Scripts that build objects:
*****
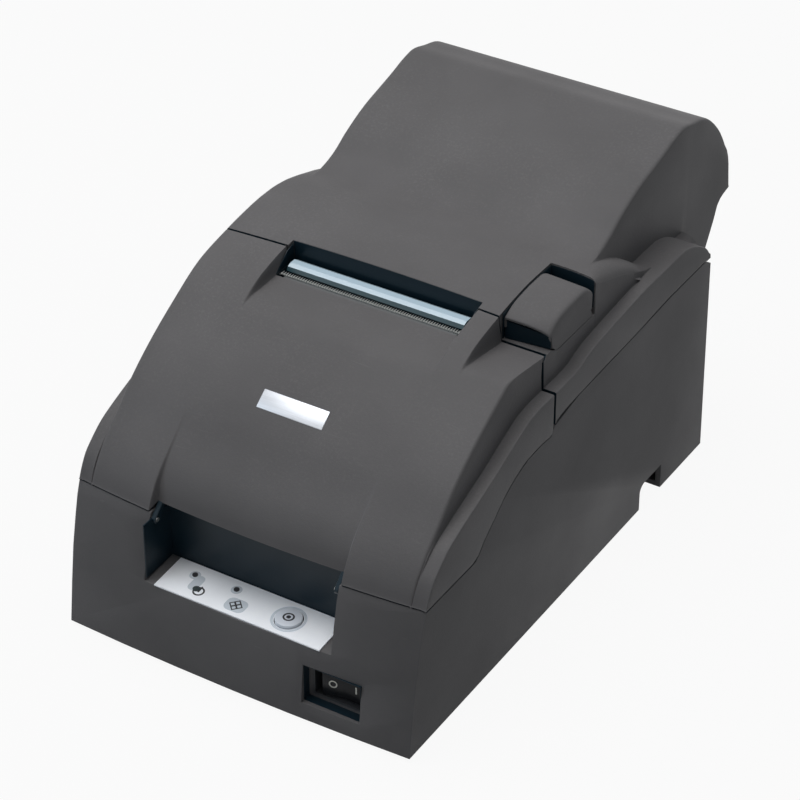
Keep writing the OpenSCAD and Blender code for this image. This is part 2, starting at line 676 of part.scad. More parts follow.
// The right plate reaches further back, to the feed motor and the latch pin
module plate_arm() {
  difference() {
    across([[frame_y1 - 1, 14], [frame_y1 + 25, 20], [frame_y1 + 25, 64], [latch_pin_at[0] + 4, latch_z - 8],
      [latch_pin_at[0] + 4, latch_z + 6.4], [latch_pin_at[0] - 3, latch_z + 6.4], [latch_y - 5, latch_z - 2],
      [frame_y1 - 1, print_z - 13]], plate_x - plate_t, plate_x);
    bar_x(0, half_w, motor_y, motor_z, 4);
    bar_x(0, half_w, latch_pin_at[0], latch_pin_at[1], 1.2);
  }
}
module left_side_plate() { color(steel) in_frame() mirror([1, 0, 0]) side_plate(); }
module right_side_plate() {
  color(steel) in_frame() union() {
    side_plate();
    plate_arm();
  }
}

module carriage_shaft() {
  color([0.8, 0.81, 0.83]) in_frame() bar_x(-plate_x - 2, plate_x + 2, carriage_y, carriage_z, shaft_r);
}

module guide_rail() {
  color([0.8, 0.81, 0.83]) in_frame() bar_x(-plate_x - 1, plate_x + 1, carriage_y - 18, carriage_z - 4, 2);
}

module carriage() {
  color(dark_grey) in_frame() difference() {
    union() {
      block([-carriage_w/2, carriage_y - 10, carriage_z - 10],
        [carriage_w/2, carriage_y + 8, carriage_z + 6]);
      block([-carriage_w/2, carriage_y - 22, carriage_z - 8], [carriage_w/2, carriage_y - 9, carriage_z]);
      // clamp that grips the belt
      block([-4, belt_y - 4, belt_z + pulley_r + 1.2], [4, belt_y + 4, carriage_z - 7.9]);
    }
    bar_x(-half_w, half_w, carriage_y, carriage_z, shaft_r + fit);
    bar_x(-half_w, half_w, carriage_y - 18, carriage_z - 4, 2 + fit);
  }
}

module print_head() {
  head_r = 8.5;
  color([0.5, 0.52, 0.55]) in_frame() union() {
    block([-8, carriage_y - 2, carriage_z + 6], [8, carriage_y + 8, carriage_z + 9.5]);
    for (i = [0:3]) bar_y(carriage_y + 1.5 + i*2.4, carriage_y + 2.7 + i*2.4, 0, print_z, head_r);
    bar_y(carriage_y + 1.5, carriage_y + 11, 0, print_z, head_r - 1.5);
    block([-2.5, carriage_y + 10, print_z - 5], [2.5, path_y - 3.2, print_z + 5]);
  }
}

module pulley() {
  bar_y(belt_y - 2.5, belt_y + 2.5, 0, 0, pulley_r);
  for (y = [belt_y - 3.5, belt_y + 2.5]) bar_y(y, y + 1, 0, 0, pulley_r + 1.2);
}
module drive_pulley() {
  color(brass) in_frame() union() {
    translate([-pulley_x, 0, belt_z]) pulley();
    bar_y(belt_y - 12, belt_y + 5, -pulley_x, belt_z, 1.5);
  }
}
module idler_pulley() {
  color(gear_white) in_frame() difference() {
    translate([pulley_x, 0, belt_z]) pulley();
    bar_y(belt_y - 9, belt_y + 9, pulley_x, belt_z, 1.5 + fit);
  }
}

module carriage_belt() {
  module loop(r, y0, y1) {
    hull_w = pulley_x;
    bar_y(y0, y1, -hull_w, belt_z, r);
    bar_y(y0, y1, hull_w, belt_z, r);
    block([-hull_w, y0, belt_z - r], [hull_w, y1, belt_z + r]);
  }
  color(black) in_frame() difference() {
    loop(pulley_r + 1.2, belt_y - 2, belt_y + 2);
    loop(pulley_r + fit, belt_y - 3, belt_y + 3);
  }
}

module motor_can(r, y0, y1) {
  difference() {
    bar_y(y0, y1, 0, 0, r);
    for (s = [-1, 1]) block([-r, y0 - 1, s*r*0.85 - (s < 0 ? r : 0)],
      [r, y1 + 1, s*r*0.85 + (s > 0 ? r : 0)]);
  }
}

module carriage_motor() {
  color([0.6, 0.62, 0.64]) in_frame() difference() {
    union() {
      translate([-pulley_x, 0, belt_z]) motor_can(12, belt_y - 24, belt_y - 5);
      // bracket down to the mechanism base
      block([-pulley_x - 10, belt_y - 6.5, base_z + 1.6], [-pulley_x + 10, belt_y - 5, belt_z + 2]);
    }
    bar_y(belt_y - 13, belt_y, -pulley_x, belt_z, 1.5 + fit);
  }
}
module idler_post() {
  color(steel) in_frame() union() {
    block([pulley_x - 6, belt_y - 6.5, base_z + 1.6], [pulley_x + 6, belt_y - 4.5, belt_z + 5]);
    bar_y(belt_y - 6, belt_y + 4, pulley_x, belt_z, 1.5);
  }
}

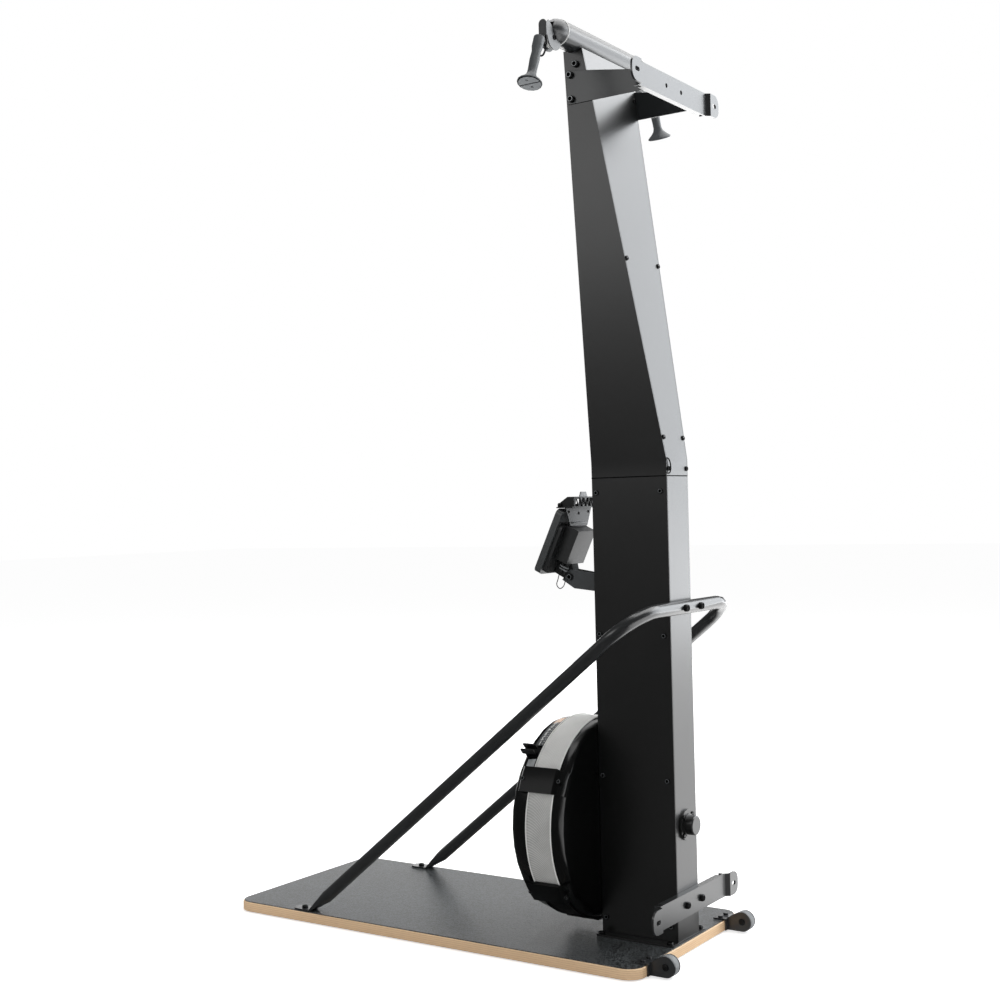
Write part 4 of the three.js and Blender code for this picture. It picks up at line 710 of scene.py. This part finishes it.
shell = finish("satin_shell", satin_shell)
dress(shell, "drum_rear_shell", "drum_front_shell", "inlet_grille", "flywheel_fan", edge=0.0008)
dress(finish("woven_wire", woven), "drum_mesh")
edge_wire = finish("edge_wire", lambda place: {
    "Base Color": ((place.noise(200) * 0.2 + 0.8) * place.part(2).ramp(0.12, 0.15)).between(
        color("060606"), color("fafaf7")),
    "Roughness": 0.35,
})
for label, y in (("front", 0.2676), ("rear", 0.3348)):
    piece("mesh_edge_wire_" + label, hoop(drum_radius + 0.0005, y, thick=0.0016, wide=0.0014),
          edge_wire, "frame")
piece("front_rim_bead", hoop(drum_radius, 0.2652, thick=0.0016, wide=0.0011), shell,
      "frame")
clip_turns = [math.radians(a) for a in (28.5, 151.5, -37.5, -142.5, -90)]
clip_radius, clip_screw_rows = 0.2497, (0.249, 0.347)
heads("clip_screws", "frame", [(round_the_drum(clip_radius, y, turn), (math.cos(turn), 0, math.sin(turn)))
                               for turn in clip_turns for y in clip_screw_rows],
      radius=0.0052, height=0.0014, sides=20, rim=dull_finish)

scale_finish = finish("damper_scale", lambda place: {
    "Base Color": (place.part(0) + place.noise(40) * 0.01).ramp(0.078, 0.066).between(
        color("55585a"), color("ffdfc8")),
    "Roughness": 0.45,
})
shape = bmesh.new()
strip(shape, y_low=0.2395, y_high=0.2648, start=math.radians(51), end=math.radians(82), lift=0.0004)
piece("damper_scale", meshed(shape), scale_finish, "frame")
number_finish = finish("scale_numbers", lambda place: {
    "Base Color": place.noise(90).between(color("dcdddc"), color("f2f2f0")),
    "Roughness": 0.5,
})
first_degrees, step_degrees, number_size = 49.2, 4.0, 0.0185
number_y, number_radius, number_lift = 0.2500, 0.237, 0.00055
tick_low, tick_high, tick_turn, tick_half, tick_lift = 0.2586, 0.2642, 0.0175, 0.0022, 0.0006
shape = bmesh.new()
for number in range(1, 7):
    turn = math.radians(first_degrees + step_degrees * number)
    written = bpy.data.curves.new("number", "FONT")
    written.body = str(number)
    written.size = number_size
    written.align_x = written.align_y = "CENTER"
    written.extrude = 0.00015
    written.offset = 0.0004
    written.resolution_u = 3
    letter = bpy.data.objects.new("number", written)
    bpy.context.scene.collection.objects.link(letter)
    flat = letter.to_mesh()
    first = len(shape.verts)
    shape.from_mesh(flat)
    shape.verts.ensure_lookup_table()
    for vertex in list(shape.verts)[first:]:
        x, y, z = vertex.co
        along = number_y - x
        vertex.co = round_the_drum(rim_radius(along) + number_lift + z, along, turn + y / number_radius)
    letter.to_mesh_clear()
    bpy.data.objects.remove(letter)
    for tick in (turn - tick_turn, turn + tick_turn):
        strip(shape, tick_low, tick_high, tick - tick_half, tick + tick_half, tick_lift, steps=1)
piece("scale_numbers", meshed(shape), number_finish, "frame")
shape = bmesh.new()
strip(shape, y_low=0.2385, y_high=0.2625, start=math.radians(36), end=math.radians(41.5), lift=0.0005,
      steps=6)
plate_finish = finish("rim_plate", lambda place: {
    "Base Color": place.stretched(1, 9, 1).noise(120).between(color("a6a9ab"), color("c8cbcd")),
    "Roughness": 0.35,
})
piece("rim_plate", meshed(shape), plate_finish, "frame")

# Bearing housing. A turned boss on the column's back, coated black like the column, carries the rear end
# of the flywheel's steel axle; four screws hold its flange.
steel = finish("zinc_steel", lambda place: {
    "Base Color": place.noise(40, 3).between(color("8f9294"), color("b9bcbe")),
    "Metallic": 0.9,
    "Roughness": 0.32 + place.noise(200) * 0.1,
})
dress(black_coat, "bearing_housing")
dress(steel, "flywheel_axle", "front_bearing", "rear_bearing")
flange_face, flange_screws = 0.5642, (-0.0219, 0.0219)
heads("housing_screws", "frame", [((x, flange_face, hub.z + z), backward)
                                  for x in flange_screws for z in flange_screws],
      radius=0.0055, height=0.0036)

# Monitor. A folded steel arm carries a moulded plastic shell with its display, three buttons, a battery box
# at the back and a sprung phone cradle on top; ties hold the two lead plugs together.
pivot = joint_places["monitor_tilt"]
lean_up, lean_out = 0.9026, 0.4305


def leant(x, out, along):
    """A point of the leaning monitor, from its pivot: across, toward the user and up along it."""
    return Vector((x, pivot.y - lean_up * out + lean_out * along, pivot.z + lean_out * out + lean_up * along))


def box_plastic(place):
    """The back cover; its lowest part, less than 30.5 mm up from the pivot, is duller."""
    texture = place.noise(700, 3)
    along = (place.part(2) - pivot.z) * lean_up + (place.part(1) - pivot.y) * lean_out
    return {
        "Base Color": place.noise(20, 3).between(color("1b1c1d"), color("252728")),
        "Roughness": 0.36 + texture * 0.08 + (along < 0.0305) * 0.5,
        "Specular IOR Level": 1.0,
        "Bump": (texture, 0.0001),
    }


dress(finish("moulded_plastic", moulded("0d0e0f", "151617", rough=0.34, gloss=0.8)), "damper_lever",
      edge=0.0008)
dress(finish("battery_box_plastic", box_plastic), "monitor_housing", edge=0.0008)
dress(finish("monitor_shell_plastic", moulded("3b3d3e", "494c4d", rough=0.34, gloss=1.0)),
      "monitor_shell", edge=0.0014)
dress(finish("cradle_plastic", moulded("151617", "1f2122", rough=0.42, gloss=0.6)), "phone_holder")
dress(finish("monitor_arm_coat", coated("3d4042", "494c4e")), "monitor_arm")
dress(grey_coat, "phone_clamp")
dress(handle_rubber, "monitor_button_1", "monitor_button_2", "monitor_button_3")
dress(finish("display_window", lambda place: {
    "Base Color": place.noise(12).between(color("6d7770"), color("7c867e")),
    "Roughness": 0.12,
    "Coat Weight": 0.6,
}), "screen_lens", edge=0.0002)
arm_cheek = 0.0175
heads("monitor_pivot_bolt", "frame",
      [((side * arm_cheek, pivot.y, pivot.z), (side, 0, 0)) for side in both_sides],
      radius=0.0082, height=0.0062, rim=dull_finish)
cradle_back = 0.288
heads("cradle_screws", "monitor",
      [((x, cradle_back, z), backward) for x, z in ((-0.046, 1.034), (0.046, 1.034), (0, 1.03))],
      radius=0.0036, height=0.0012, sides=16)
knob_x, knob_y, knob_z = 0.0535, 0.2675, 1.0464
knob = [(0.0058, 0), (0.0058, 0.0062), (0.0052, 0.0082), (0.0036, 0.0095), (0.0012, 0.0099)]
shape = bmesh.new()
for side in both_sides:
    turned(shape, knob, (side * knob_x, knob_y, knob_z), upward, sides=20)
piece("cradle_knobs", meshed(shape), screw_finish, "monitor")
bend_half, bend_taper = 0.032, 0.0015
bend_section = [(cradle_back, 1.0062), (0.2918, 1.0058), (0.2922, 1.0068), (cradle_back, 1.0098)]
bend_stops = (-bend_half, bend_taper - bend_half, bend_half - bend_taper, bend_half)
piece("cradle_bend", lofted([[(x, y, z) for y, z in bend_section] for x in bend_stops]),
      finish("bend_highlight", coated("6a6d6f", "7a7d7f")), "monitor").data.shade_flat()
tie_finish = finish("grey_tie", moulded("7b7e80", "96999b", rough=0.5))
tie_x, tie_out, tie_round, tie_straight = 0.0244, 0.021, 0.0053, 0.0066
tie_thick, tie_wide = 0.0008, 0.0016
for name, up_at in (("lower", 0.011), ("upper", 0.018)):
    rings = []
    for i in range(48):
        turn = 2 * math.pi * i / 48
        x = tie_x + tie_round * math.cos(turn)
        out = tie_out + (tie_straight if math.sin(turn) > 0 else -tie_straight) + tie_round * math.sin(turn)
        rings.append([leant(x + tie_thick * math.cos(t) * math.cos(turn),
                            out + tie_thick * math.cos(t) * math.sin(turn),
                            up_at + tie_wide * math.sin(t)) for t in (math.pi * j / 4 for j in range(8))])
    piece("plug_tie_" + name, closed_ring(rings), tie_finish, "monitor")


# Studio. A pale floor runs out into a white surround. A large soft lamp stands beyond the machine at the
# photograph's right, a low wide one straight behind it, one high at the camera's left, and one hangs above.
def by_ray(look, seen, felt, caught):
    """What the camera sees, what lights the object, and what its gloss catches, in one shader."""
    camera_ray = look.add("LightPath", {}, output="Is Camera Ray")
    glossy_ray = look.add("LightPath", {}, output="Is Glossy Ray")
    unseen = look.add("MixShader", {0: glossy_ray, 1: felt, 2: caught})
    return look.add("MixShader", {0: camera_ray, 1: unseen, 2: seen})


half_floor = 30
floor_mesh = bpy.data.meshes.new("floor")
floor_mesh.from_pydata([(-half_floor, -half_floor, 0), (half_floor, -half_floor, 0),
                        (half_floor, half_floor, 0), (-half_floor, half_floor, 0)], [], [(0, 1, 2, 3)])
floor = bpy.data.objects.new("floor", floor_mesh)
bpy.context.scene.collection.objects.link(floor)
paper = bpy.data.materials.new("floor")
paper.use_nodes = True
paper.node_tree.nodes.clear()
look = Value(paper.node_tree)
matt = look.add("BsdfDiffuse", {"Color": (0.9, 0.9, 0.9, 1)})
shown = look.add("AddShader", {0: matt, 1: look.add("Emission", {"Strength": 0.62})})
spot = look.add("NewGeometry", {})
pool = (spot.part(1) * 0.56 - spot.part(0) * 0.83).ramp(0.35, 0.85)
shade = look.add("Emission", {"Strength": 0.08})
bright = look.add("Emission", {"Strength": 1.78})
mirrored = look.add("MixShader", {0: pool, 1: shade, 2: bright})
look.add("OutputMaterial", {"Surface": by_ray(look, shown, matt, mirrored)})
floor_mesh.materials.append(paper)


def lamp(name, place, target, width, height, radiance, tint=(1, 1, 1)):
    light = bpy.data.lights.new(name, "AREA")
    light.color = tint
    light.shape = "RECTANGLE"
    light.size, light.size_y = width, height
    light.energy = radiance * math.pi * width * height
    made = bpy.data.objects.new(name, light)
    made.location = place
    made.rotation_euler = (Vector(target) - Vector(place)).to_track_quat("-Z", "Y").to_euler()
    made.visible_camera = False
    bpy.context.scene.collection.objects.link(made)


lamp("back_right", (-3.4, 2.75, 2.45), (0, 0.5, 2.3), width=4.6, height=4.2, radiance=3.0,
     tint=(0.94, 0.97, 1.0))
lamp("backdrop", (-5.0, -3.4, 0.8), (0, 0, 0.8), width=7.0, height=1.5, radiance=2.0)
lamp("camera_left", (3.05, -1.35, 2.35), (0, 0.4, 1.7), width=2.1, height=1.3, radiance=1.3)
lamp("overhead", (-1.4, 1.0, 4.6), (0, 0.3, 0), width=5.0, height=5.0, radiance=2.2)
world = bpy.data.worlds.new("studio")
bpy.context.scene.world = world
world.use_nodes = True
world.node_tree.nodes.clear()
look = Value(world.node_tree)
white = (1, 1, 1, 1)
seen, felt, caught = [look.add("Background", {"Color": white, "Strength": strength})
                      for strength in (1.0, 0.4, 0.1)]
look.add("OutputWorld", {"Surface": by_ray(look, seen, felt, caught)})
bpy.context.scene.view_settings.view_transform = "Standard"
*****
## Given request
Check each line above for the word "part" and copy the ones that have it.

## Solved problem
Keep writing the OpenSCAD and Blender code for this image. This is part 2, starting at line 676 of part.scad. More parts follow.
Write part 4 of the three.js and Blender code for this picture. It picks up at line 710 of scene.py. This part finishes it.
    "Base Color": ((place.noise(200) * 0.2 + 0.8) * place.part(2).ramp(0.12, 0.15)).between(
    "Base Color": (place.part(0) + place.noise(40) * 0.01).ramp(0.078, 0.066).between(
    """The back cover; its lowest part, less than 30.5 mm up from the pivot, is duller."""
    along = (place.part(2) - pivot.z) * lean_up + (place.part(1) - pivot.y) * lean_out
pool = (spot.part(1) * 0.56 - spot.part(0) * 0.83).ramp(0.35, 0.85)